• [Data excerpt]:
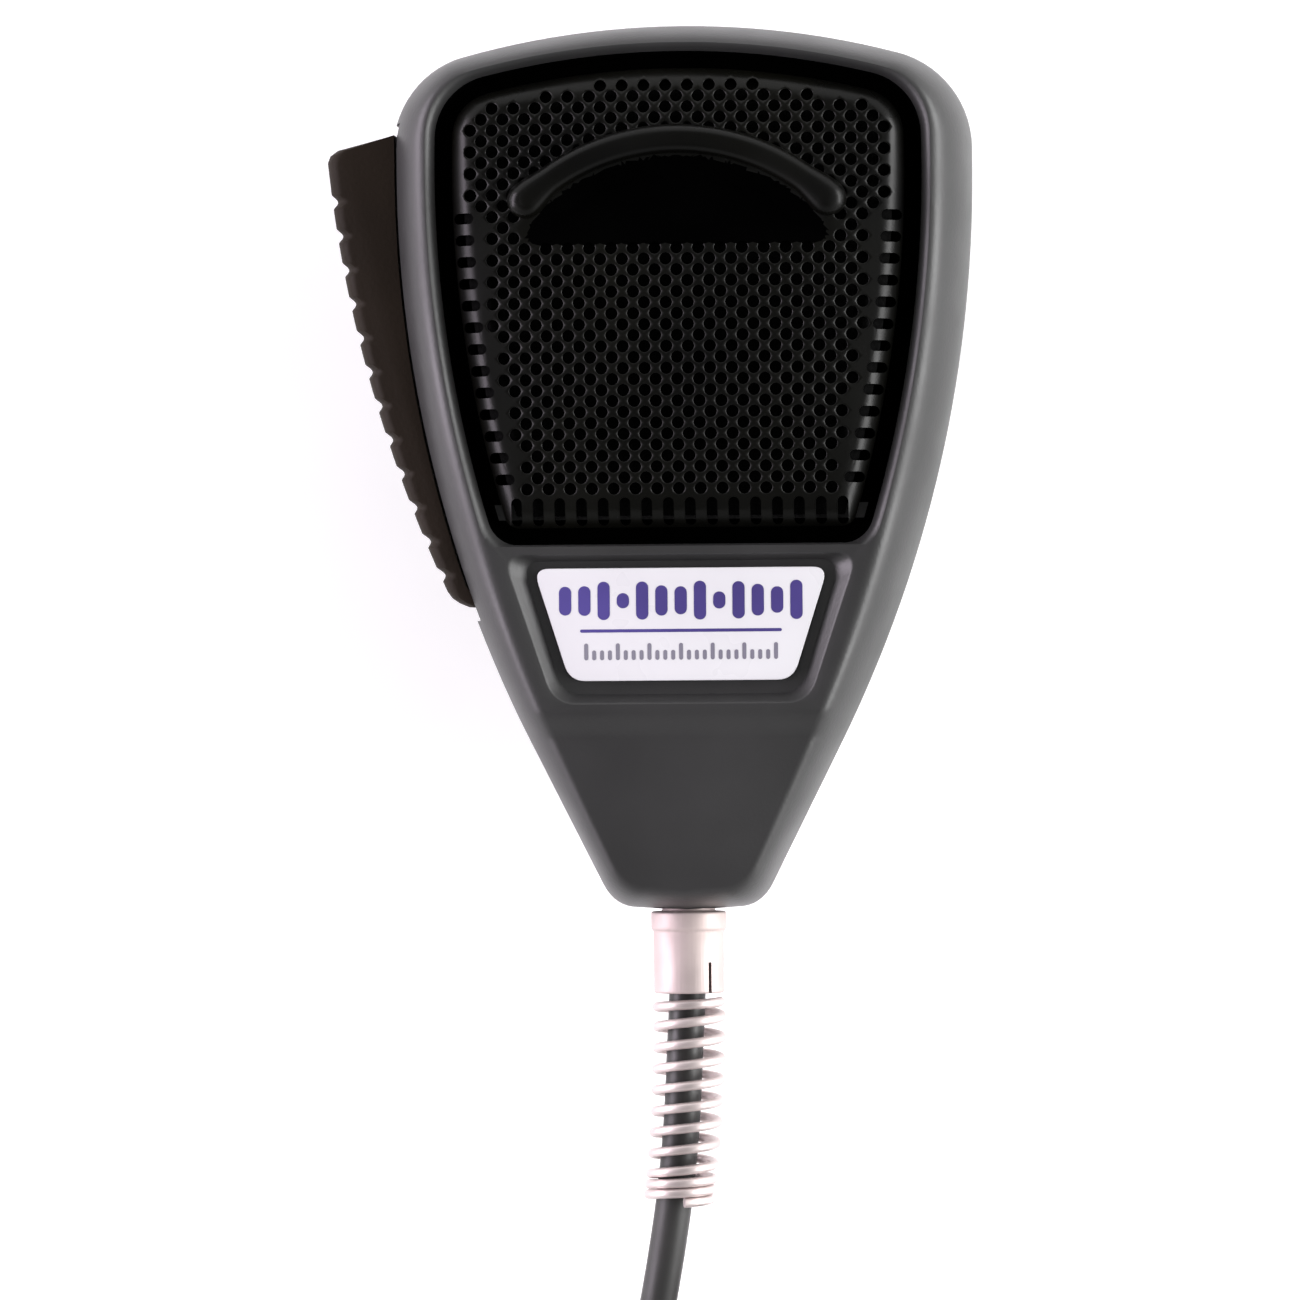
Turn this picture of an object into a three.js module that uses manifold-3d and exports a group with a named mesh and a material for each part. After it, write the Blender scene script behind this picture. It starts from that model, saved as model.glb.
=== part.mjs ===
// A hand microphone for a two-way radio, lying on its hang-up button with its grille up.
// Millimetres. +Y runs up the body to the top of the head, +Z out of the grille, and +X to the right
// of someone who looks at the grille. The origin is the middle of the hang-up button's outer face.
// Parts are laid out in housing coordinates, where Y = 0 is the cord end of the housing; the outer
// group then moves the whole object so that the button's axis is at the origin.
import * as THREE from "three";
import { mergeVertices } from "three/addons/utils/BufferGeometryUtils.js";
import Module from "manifold-3d";

const wasm = await Module();
wasm.setup();

// ---- Driving dimensions ----------------------------------------------------------------------

const GAP = 0.3; // between pieces that touch
const WALL = 2.2; // housing wall
const PARTING_Z = 19; // the covers meet here, and the cord's axis lies in this plane
const SEAM = 0.15; // each cover stops this far from the parting plane

// Front outline of the housing: a crown, round shoulders, long bowed sides and a straight taper.
const CROWN = { x: 0, y: 5, r: 85 };
const SHOULDER = { x: 19.6, y: 77.4, r: 10 };
const SIDE = { x: -100.4, y: 75, r: 130 };
const TAPER_Y = 17; // the sides run straight below this height
const CORD_END_CORNER = 2.4;
const FRONT_Z = 31; // rim crest
const BACK_Z = 5;
const SHOULDER_STEP = { top: 20.4, bottom: 17, depth: 1.3 }; // under the nameplate
const NECK_SLOPE = 0.15; // fall of the neck's front face per millimetre
const BACK_RISE = { from: 36, height: 5.5, power: 1.6 };

// Grille opening, concentric with the housing's outline.
const GRILLE = { crown: 80.4, side: 123.6, bottom: 38.4, corner: 5, bottomCorner: 1.8 };
const GROOVE = 2; // dark channel round the grille
const SHELF_Z = 27.8; // the grille's skirt stands on this shelf
const SKIRT_TOP_Z = 30.4;
const DOME_Z = 34.2;
const DOME_CENTRE_Y = 62;
const SCREEN_T = 0.8;

// Raised arc that rests against the upper lip.
const LIP = { y: 55.7, r: 22.1, width: 3, halfAngle: 44.4, top: 34.8 };

// Nameplate and its bevelled recess: half widths and heights of each edge.
const RECESS_RIM = { topHalf: 18.0, topY: 36.0, bottomHalf: 12.9, bottomY: 20.9, corner: 2.2 };
const RECESS_FLOOR = { topHalf: 16.0, topY: 35.3, bottomHalf: 12.0, bottomY: 21.9, corner: 2.0 };
const NAMEPLATE = { topHalf: 14.9, topY: 34.6, bottomHalf: 11.3, bottomY: 23.2, corner: 1.6 };
const RECESS_Z = 29.7;
const NAMEPLATE_Z = 29.95;
const NAMEPLATE_T = 0.6;

// Hang-up button, on the back.
const BUTTON = { y: 46.5, headR: 6.35, headT: 2, neckR: 3.2, tailR: 2, end: 10.9, edge: 0.4 };
const BUTTON_WASHER = { r: 3.9, top: 8.1 };
const BUTTON_NUT = { across: 7, low: 8.4, high: 10.6 };

// Push-to-talk lever, in a slot on the left side. It turns about a pin near its lower end.
const PIVOT = { x: -18.4, y: 33.5, r: 1.2, low: 9.5, high: 28 };
const SLOT = { low: 29.4, high: 80.1, z0: 12.2, z1: 25.8 };
const LEVER = { low: 30.2, high: 78.9, z0: 12.6, z1: 25.4, inner: 4.4, split: 0.8 };
const LEVER_PROUD = { at: 32.5, base: 1.75, slope: 0.108 }; // how far the grip stands out
const RIB = { pitch: 3.46, first: 34.15, count: 12, depth: 0.5, halfWidth: 0.75 };

// Microphone capsule, on an axis along Z, from its rubber cup up to the ring that clamps it.
const CAPSULE = { x: 1.5, y: 63.5, r: 12.5 };
const BOOT = { r: 14, low: 12, high: 26, floor: 12.9, ventR: 9 };
const CASE = { low: 13.2, high: 22, floor: 14.4, wall: 0.9 };
const MAGNET = { r: 5.8, low: 14.7, high: 18.6 };
const COIL = { r: 6.9, bore: 6.2, low: 17, high: 20.8 };
const DIAPHRAGM = [[0, 21.1], [11.3, 21.1], [11.3, 21.35], [8, 21.35], [5.5, 22], [0, 23.2]];
const CAP = { low: 22.3, high: 24.6, roof: 23.8, wall: 1, holes: 6, holeR: 1.3, holeCircle: 6.5 };
const CLAMP_RING = { r: 15, bore: 11, low: 26.3, high: 27.2 };
const EAR = { reach: 16.4, angles: [90, -60], r: 2.2, holeR: 1.1 };

// Push-to-talk switch.
const SWITCH = { x0: -14.6, x1: -2.6, y0: 38, y1: 49.6, z0: 12.7, z1: 24.5, plungerY: 44 };
const SWITCH_SCREWS = [[-5.6, 40.5], [-11.6, 47.5]];
const PLUNGER = { tip: -18.3, travelRoom: 2.6, half: 1.5, clearance: 0.3, z: 19 };
const TERMINAL = { rows: [40, 44, 48], length: 3, half: 0.6, low: 18.8, high: 19.2 };
const RETURN_SPRING = { y: 56, z: 17, r: 2.1, wire: 0.35, turns: 5 };
const SPRING_RIB = { x0: -17.4, x1: -15.8, half: 4, top: 22 };

// Screws and the posts they bite into.
const COVER_SCREWS = [[-16, 79.3], [16, 79.3], [0, 22]];
const COVER_SCREW = { headR: 2.35, headT: 1.6, shankR: 1.05, tip: 24, sunk: 2.2 };
const COVER_POST = { r: 2.8, footR: 4, pilotR: 1.35 };
const SMALL_SCREW = { headR: 1.5, headT: 0.8, shankR: 0.75, pilotR: 1 };
const CLAMP_SCREWS = [[-4.7, 10], [4.7, 10]];
const STANDOFFS = [[-9, 31], [9, 31]];

// Terminal board and wiring.
const BOARD = { half: 12, y0: 25.6, y1: 36.6, low: 14, high: 15.2 };
const CAPACITOR = { x: 5.5, y: 29, r: 2, low: 15.5, high: 20.5 };
const RESISTOR = { x: -4.5, y: 28.5, z: 16.5, r: 0.9, length: 5 };
const WIRE_R = 0.55;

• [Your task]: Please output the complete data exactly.

• [Task response]:
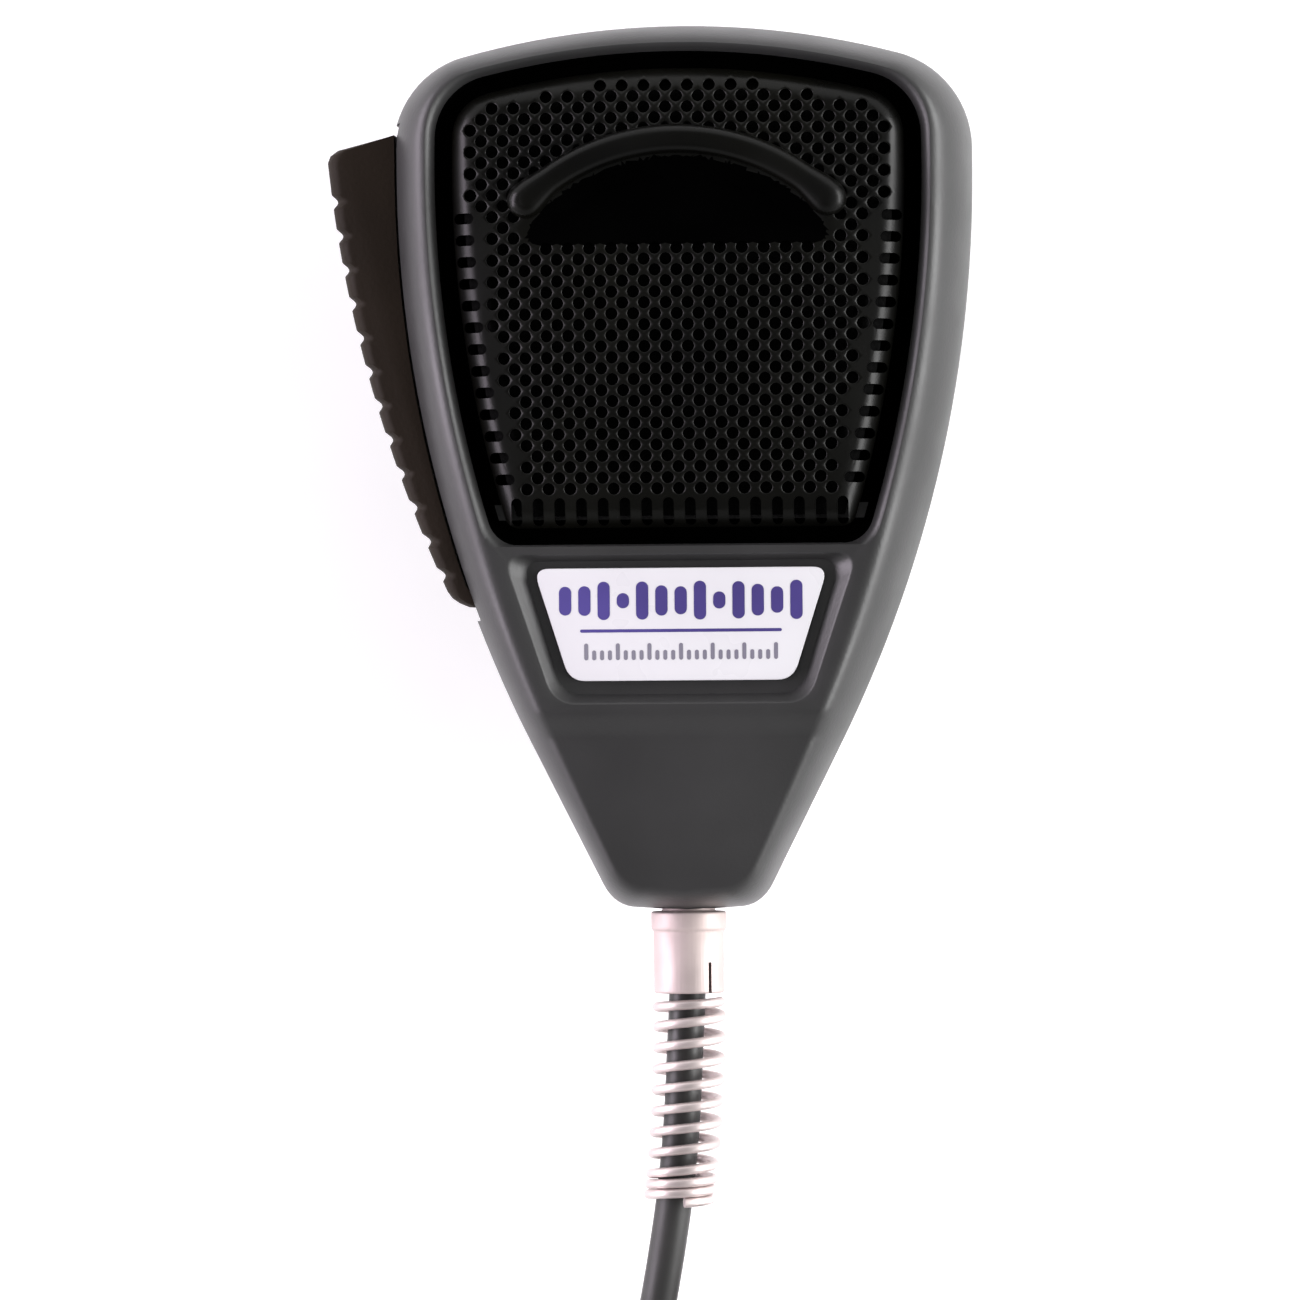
Turn this picture of an object into a three.js module that uses manifold-3d and exports a group with a named mesh and a material for each part. After it, write the Blender scene script behind this picture. It starts from that model, saved as model.glb.
=== part.mjs ===
// A hand microphone for a two-way radio, lying on its hang-up button with its grille up.
// Millimetres. +Y runs up the body to the top of the head, +Z out of the grille, and +X to the right
// of someone who looks at the grille. The origin is the middle of the hang-up button's outer face.
// Parts are laid out in housing coordinates, where Y = 0 is the cord end of the housing; the outer
// group then moves the whole object so that the button's axis is at the origin.
import * as THREE from "three";
import { mergeVertices } from "three/addons/utils/BufferGeometryUtils.js";
import Module from "manifold-3d";

const wasm = await Module();
wasm.setup();

// ---- Driving dimensions ----------------------------------------------------------------------

const GAP = 0.3; // between pieces that touch
const WALL = 2.2; // housing wall
const PARTING_Z = 19; // the covers meet here, and the cord's axis lies in this plane
const SEAM = 0.15; // each cover stops this far from the parting plane

// Front outline of the housing: a crown, round shoulders, long bowed sides and a straight taper.
const CROWN = { x: 0, y: 5, r: 85 };
const SHOULDER = { x: 19.6, y: 77.4, r: 10 };
const SIDE = { x: -100.4, y: 75, r: 130 };
const TAPER_Y = 17; // the sides run straight below this height
const CORD_END_CORNER = 2.4;
const FRONT_Z = 31; // rim crest
const BACK_Z = 5;
const SHOULDER_STEP = { top: 20.4, bottom: 17, depth: 1.3 }; // under the nameplate
const NECK_SLOPE = 0.15; // fall of the neck's front face per millimetre
const BACK_RISE = { from: 36, height: 5.5, power: 1.6 };

// Grille opening, concentric with the housing's outline.
const GRILLE = { crown: 80.4, side: 123.6, bottom: 38.4, corner: 5, bottomCorner: 1.8 };
const GROOVE = 2; // dark channel round the grille
const SHELF_Z = 27.8; // the grille's skirt stands on this shelf
const SKIRT_TOP_Z = 30.4;
const DOME_Z = 34.2;
const DOME_CENTRE_Y = 62;
const SCREEN_T = 0.8;

// Raised arc that rests against the upper lip.
const LIP = { y: 55.7, r: 22.1, width: 3, halfAngle: 44.4, top: 34.8 };

// Nameplate and its bevelled recess: half widths and heights of each edge.
const RECESS_RIM = { topHalf: 18.0, topY: 36.0, bottomHalf: 12.9, bottomY: 20.9, corner: 2.2 };
const RECESS_FLOOR = { topHalf: 16.0, topY: 35.3, bottomHalf: 12.0, bottomY: 21.9, corner: 2.0 };
const NAMEPLATE = { topHalf: 14.9, topY: 34.6, bottomHalf: 11.3, bottomY: 23.2, corner: 1.6 };
const RECESS_Z = 29.7;
const NAMEPLATE_Z = 29.95;
const NAMEPLATE_T = 0.6;

// Hang-up button, on the back.
const BUTTON = { y: 46.5, headR: 6.35, headT: 2, neckR: 3.2, tailR: 2, end: 10.9, edge: 0.4 };
const BUTTON_WASHER = { r: 3.9, top: 8.1 };
const BUTTON_NUT = { across: 7, low: 8.4, high: 10.6 };

// Push-to-talk lever, in a slot on the left side. It turns about a pin near its lower end.
const PIVOT = { x: -18.4, y: 33.5, r: 1.2, low: 9.5, high: 28 };
const SLOT = { low: 29.4, high: 80.1, z0: 12.2, z1: 25.8 };
const LEVER = { low: 30.2, high: 78.9, z0: 12.6, z1: 25.4, inner: 4.4, split: 0.8 };
const LEVER_PROUD = { at: 32.5, base: 1.75, slope: 0.108 }; // how far the grip stands out
const RIB = { pitch: 3.46, first: 34.15, count: 12, depth: 0.5, halfWidth: 0.75 };

// Microphone capsule, on an axis along Z, from its rubber cup up to the ring that clamps it.
const CAPSULE = { x: 1.5, y: 63.5, r: 12.5 };
const BOOT = { r: 14, low: 12, high: 26, floor: 12.9, ventR: 9 };
const CASE = { low: 13.2, high: 22, floor: 14.4, wall: 0.9 };
const MAGNET = { r: 5.8, low: 14.7, high: 18.6 };
const COIL = { r: 6.9, bore: 6.2, low: 17, high: 20.8 };
const DIAPHRAGM = [[0, 21.1], [11.3, 21.1], [11.3, 21.35], [8, 21.35], [5.5, 22], [0, 23.2]];
const CAP = { low: 22.3, high: 24.6, roof: 23.8, wall: 1, holes: 6, holeR: 1.3, holeCircle: 6.5 };
const CLAMP_RING = { r: 15, bore: 11, low: 26.3, high: 27.2 };
const EAR = { reach: 16.4, angles: [90, -60], r: 2.2, holeR: 1.1 };

// Push-to-talk switch.
const SWITCH = { x0: -14.6, x1: -2.6, y0: 38, y1: 49.6, z0: 12.7, z1: 24.5, plungerY: 44 };
const SWITCH_SCREWS = [[-5.6, 40.5], [-11.6, 47.5]];
const PLUNGER = { tip: -18.3, travelRoom: 2.6, half: 1.5, clearance: 0.3, z: 19 };
const TERMINAL = { rows: [40, 44, 48], length: 3, half: 0.6, low: 18.8, high: 19.2 };
const RETURN_SPRING = { y: 56, z: 17, r: 2.1, wire: 0.35, turns: 5 };
const SPRING_RIB = { x0: -17.4, x1: -15.8, half: 4, top: 22 };

// Screws and the posts they bite into.
const COVER_SCREWS = [[-16, 79.3], [16, 79.3], [0, 22]];
const COVER_SCREW = { headR: 2.35, headT: 1.6, shankR: 1.05, tip: 24, sunk: 2.2 };
const COVER_POST = { r: 2.8, footR: 4, pilotR: 1.35 };
const SMALL_SCREW = { headR: 1.5, headT: 0.8, shankR: 0.75, pilotR: 1 };
const CLAMP_SCREWS = [[-4.7, 10], [4.7, 10]];
const STANDOFFS = [[-9, 31], [9, 31]];

// Terminal board and wiring.
const BOARD = { half: 12, y0: 25.6, y1: 36.6, low: 14, high: 15.2 };
const CAPACITOR = { x: 5.5, y: 29, r: 2, low: 15.5, high: 20.5 };
const RESISTOR = { x: -4.5, y: 28.5, z: 16.5, r: 0.9, length: 5 };
const WIRE_R = 0.55;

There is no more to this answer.